Product photography is much more than pressing a shutter button on a camera. For best results you not only have to be able to operate your camera, you have to be creative and also know how to turn your ideas into successful photos. You can learn some things from tutorials and guides but you will learn the most from your own experience. This is why it is so very important to be taking as many notes as possible, at least until you start to be confident about what you are doing.

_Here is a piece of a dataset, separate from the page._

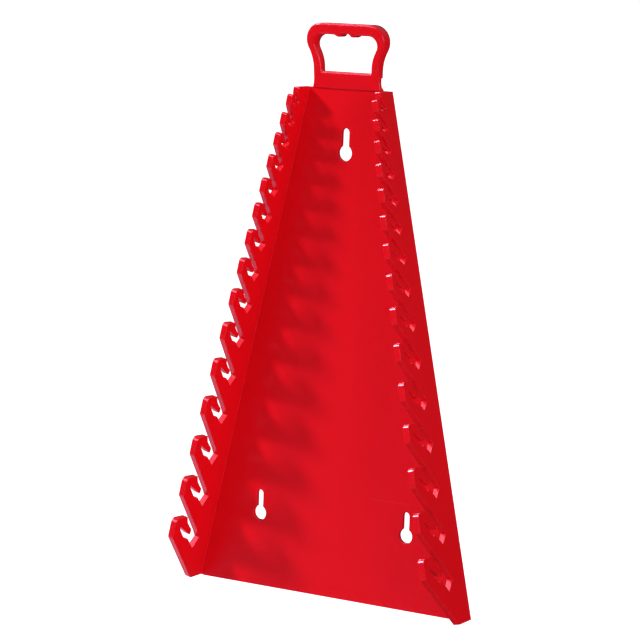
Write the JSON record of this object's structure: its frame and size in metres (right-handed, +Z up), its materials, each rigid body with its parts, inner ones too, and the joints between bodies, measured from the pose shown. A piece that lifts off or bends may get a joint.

A very important thing to always keep in mind is that your photos play a crucial role not only in selling but also in informing, influencing and educating your potential customers. Don’t try to make one photo do all the job! Use different types of photos for different situations, just remember that they all have to look professional and be stylistically consistent. Photography can create and build up your brand so make sure your imagery presents what the brand is all about.